Brief | In the listing below, locate the lines bearing the word "joints". Copy every one of them.

Available data |
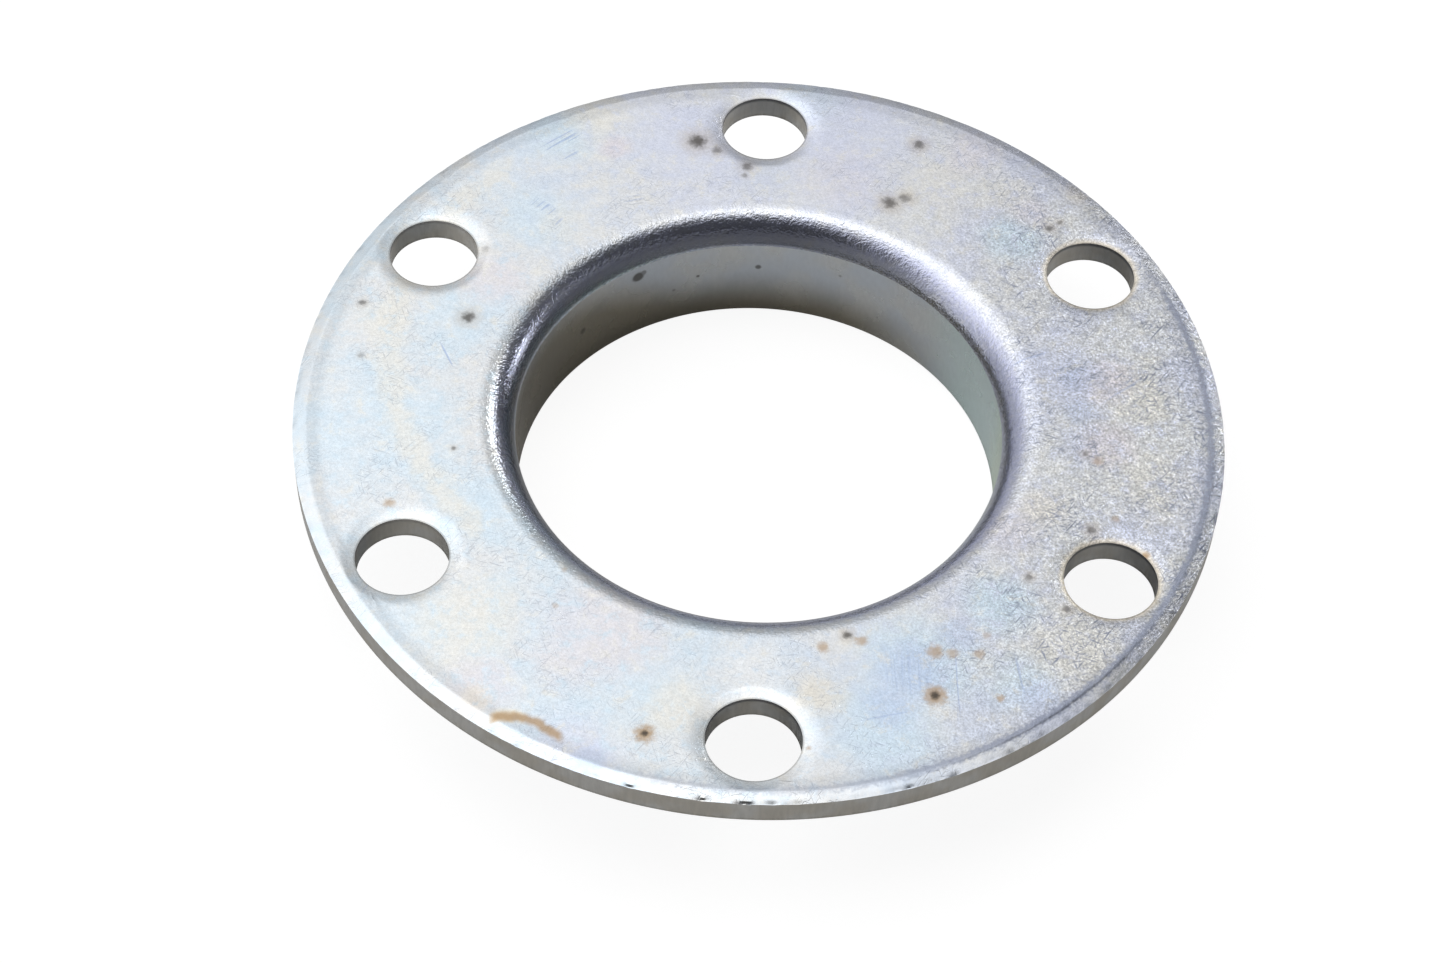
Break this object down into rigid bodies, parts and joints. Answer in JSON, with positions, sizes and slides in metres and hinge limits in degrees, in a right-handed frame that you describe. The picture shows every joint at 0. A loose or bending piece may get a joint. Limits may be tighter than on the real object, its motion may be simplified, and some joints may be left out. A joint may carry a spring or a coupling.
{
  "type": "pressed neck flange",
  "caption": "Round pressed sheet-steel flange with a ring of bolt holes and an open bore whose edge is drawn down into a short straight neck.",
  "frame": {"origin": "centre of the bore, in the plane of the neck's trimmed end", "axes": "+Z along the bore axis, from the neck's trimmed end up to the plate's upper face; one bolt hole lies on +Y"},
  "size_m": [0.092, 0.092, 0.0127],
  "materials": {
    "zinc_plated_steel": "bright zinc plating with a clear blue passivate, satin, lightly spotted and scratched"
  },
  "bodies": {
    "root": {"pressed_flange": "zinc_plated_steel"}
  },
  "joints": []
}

Full output |
Break this object down into rigid bodies, parts and joints. Answer in JSON, with positions, sizes and slides in metres and hinge limits in degrees, in a right-handed frame that you describe. The picture shows every joint at 0. A loose or bending piece may get a joint. Limits may be tighter than on the real object, its motion may be simplified, and some joints may be left out. A joint may carry a spring or a coupling.
  "joints": []